Now let me be clear, this isn’t a tool you would want to use to process a thousand RAW files from a photo shoot – that would take an eternity, but for those photographers preparing top quality files for final use in print or even web, its a godsend. Below is a 100% crop from a review picture taken on the Nikon D5100, 16Mp sensor at ISO 6,400. The first frame is from the original RAW file and the second is after a minute in Topaz DeNoise – given the subject matter, quite a usable result.
So, that’s Topaz DeNoise and why I couldn’t live without it :-)

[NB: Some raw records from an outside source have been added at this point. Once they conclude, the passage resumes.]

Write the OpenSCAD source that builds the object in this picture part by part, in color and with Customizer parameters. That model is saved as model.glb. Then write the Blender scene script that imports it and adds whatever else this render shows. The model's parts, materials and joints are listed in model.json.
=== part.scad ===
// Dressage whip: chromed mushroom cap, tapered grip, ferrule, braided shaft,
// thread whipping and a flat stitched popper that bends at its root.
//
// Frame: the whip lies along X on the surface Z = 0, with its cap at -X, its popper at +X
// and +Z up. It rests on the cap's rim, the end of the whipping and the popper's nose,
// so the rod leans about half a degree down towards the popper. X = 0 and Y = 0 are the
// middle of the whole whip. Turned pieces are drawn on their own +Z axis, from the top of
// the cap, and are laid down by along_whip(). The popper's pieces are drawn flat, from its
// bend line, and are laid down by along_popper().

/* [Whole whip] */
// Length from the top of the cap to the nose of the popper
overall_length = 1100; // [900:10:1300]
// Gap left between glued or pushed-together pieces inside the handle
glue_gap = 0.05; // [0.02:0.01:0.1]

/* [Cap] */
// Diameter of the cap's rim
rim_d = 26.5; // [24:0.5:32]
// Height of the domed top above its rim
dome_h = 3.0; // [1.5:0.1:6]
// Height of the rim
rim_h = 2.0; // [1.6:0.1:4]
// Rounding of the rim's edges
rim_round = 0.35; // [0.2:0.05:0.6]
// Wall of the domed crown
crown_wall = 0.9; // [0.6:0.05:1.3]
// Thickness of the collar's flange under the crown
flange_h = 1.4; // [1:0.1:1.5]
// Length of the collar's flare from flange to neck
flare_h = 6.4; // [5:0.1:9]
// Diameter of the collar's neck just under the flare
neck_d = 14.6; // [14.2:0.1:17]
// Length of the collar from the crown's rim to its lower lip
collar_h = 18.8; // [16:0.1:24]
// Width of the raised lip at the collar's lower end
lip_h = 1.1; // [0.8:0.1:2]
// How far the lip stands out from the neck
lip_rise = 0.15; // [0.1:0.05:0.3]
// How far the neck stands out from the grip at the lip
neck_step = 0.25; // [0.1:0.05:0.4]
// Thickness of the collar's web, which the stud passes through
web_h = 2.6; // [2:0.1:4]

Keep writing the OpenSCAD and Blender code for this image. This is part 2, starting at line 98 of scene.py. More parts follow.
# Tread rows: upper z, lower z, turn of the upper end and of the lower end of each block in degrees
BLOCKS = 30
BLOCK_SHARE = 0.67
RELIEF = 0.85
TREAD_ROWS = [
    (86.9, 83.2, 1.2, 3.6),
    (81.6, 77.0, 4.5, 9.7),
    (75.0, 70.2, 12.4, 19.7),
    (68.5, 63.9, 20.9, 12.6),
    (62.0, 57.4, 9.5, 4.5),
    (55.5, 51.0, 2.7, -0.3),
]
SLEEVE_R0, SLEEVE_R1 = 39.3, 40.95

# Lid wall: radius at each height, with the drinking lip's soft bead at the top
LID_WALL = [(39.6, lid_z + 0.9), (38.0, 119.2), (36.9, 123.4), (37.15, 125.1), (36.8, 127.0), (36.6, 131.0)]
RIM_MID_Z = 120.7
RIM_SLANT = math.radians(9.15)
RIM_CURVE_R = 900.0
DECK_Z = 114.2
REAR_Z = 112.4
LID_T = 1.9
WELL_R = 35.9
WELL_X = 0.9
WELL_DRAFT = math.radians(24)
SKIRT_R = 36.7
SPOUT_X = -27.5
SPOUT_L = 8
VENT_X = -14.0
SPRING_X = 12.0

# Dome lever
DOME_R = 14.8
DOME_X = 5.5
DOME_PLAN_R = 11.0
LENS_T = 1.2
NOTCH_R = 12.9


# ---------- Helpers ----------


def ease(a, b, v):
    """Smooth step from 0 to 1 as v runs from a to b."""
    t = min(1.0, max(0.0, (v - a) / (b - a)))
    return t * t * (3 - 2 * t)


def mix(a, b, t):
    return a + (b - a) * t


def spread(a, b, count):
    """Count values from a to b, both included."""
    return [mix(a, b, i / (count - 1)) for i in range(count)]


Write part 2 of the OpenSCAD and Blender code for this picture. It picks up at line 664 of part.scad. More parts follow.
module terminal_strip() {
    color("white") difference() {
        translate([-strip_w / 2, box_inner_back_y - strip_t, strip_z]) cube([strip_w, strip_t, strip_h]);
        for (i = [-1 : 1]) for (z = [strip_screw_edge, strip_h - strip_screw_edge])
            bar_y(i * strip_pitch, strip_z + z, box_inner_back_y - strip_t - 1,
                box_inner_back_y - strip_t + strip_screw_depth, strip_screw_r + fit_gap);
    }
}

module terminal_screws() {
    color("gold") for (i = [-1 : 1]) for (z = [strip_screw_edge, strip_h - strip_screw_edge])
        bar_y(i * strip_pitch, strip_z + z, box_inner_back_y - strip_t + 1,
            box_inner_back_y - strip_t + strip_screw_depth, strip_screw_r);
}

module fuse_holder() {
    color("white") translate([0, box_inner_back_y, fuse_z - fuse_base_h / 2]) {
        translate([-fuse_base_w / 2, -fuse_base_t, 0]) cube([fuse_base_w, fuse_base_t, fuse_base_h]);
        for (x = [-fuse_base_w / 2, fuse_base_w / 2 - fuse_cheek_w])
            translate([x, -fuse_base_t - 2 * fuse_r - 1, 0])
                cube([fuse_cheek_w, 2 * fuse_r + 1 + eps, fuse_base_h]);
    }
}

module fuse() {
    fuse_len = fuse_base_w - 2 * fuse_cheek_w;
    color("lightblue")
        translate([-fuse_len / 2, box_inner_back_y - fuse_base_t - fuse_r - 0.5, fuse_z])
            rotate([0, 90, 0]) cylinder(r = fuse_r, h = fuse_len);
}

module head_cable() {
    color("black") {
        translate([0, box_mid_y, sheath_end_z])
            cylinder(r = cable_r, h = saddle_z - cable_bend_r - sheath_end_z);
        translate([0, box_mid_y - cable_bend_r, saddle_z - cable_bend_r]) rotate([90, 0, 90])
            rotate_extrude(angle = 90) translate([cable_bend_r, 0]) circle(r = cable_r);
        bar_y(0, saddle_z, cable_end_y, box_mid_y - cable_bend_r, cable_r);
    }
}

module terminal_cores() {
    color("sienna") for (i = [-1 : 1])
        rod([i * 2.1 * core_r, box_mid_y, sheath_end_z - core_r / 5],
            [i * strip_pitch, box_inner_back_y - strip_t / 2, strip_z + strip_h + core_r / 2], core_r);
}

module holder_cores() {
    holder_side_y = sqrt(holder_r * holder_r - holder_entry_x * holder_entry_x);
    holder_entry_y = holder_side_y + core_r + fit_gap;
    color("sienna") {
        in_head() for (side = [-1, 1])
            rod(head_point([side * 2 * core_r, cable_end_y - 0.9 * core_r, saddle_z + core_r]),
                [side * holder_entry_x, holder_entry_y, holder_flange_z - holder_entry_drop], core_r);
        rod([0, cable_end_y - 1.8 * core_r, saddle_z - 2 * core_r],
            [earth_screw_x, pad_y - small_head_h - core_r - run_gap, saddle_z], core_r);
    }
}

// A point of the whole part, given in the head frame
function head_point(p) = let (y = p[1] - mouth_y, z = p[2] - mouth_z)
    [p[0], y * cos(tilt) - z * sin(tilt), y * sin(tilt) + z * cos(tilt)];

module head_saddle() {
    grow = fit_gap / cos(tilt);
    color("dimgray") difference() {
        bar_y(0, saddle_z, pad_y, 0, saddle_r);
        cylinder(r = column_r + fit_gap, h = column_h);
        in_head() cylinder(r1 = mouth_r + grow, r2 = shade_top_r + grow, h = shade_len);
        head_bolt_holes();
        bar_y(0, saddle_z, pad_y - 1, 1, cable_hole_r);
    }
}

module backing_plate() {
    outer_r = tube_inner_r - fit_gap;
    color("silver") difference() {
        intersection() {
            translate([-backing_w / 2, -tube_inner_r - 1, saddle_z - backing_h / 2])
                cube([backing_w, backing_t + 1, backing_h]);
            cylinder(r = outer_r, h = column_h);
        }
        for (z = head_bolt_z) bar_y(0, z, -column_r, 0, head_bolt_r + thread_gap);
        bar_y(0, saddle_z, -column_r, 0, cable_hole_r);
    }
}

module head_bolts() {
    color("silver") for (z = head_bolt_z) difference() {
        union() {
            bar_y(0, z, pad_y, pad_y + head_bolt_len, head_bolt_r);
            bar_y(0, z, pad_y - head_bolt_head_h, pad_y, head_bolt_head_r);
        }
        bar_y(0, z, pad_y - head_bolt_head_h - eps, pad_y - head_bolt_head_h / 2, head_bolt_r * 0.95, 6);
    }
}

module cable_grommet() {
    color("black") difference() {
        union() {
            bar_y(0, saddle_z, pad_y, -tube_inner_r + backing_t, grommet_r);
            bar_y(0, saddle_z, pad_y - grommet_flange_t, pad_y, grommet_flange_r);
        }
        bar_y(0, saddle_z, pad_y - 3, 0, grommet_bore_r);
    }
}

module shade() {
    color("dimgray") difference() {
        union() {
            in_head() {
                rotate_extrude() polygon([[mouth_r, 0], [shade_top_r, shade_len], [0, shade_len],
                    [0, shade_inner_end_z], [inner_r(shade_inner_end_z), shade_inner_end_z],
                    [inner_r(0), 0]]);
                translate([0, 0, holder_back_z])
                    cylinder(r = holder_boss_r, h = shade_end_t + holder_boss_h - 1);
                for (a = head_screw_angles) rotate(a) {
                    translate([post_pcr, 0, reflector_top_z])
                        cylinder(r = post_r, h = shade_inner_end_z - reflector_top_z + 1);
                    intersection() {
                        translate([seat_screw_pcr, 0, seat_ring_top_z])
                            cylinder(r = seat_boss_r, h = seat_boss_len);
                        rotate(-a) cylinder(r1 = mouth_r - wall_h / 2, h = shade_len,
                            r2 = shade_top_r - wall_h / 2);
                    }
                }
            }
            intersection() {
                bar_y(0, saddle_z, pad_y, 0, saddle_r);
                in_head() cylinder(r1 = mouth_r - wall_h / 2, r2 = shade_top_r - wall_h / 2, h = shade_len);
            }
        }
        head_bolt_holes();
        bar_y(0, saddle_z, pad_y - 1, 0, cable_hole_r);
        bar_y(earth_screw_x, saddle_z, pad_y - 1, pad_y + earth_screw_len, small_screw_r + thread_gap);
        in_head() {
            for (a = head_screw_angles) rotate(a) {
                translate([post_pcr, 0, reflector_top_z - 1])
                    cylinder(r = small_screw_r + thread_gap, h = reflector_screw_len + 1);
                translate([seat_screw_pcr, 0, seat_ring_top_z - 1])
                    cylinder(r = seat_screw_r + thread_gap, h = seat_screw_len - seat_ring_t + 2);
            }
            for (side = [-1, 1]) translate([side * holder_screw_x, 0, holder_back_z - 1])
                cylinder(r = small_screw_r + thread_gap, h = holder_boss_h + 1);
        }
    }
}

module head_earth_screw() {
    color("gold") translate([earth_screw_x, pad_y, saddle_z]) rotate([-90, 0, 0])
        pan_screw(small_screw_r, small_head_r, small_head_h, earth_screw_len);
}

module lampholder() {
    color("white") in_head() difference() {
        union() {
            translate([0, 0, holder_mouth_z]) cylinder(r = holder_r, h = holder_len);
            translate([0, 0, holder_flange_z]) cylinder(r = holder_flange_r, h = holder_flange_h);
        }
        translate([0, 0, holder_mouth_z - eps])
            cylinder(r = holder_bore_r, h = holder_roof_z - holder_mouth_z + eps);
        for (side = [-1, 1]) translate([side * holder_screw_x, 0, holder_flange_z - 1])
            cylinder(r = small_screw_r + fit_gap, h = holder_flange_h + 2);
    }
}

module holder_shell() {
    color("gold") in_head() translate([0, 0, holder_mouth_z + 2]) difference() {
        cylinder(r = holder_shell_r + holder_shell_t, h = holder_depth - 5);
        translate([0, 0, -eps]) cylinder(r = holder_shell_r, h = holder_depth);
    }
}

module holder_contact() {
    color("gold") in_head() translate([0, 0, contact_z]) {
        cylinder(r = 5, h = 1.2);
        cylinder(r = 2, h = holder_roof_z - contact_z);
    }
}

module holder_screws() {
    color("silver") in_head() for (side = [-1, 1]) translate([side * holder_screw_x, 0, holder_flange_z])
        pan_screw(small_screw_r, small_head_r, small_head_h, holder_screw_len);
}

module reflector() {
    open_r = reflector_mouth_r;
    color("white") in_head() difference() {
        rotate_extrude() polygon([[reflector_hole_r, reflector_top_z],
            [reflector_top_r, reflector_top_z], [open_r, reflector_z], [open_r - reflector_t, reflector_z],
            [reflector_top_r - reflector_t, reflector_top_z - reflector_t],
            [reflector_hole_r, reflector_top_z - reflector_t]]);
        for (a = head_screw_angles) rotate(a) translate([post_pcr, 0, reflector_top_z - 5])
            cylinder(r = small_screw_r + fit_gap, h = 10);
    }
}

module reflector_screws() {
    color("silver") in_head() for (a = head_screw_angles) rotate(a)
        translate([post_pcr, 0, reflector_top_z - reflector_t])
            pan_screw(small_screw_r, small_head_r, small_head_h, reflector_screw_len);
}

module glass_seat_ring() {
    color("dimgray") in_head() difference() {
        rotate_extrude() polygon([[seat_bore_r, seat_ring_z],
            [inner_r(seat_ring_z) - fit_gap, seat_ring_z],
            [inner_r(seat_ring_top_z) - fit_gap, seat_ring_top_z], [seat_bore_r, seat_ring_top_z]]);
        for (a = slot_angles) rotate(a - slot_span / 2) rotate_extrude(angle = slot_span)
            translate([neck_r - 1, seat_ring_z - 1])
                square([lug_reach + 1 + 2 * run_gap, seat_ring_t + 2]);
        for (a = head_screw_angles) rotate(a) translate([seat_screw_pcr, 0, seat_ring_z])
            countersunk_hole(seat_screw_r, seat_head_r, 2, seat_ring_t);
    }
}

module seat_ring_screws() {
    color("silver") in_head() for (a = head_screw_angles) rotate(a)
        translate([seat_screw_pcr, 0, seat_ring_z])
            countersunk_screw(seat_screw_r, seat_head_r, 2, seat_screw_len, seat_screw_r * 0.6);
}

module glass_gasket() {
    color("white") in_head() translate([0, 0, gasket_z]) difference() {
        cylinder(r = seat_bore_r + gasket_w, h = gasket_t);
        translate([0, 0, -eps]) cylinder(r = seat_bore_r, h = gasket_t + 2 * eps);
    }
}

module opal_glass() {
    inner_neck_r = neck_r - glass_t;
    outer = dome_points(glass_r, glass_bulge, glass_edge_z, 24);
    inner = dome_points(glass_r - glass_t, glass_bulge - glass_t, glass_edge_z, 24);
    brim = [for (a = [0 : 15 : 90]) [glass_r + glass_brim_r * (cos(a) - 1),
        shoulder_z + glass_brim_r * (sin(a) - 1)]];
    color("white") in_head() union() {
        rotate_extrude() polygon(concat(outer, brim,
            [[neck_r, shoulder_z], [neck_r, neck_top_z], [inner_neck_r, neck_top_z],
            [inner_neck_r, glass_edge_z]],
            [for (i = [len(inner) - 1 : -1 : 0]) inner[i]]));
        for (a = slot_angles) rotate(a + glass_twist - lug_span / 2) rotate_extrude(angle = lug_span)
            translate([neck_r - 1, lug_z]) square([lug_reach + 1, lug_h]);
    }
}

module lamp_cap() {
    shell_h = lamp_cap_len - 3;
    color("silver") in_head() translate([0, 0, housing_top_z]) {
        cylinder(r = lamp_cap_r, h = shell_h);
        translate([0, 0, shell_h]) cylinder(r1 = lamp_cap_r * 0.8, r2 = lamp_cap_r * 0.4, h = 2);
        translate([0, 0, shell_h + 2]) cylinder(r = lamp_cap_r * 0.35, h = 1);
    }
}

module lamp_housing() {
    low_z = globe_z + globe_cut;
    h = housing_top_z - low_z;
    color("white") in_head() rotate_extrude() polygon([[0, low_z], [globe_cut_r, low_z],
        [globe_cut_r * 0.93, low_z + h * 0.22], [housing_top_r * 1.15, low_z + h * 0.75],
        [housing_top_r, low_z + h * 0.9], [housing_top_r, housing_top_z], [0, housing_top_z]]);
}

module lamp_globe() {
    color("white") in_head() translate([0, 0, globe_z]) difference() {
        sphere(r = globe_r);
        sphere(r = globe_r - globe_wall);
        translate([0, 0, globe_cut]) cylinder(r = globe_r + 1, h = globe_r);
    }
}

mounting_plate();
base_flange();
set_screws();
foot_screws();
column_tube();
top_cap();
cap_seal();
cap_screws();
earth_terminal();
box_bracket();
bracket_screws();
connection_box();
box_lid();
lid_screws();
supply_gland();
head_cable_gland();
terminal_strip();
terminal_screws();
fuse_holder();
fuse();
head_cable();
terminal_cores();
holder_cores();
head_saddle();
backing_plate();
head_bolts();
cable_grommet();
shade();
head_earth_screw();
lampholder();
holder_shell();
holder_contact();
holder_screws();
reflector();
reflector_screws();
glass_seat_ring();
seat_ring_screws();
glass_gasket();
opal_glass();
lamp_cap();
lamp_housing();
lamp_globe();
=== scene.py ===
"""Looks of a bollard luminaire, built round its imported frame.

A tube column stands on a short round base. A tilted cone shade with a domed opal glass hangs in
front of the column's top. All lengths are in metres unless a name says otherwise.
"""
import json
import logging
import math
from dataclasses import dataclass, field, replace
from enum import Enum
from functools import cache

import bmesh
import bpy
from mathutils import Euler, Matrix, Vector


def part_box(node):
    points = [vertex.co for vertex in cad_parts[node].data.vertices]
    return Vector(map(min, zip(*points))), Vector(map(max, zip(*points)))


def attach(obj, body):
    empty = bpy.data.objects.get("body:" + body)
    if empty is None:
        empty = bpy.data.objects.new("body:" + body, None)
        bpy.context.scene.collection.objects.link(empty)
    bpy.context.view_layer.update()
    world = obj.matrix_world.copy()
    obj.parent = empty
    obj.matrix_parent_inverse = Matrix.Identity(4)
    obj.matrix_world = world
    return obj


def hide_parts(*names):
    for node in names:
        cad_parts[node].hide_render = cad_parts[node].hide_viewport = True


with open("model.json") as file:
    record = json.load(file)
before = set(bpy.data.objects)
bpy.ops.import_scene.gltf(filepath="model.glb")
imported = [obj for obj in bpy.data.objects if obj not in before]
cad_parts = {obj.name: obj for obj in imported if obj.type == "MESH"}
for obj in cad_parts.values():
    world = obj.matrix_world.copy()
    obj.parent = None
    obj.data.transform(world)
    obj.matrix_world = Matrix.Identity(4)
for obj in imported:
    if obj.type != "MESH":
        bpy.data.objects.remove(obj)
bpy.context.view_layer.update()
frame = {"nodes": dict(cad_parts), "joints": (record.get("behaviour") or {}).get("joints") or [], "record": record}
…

Disclaimer: I am just a Topaz user; I have no other relationship with Topaz and have received nothing from Topaz for this review.

Friday, March 9, 2012

All around view

It's been a week of experiments with interactive 360 degree photography. It started with a client wanting a 360 degree view of their retail space and ended up with visiting St Michael and All Angels church to see what could be done with a larger interior. The results can be seen at If you do try the link, use the 'full screen' button to see it at large scale; well worth it.

The interior was taken with six fish-eye frames - 5 horizontal and 1vertically upward. I could have taken a seventh vertically downward but didn't bother this time so there is a small black hole in the floor underneath the camera! The six pictures were stitched using 'Hugin' and the virtual reality files were created using 'Pano2VR'.

The resulting image files are quite large to download but the additional quality for zooming in on detail is worth the short wait. The image will display in a browser using either 'Flash' or 'HTML5' if Flash isn't available. Comments welcome.

Sunday, March 4, 2012

Another fine TED talk ...

Many of us go through life experiencing a tension between who we are and who others seem to expect us to be. Susan Cain gives an interesting talk about being introverted in an extroverted world.

Thursday, March 1, 2012

New granddaughter!

Last month our fourth grandchild was born. This is young Rhylee at four weeks old - wide eyed and ready to take on the world.
Nikon D80, ISO 100, 1/60 sec @ f2 with single bounced speedlight. Developed in Lightroom and PSE10.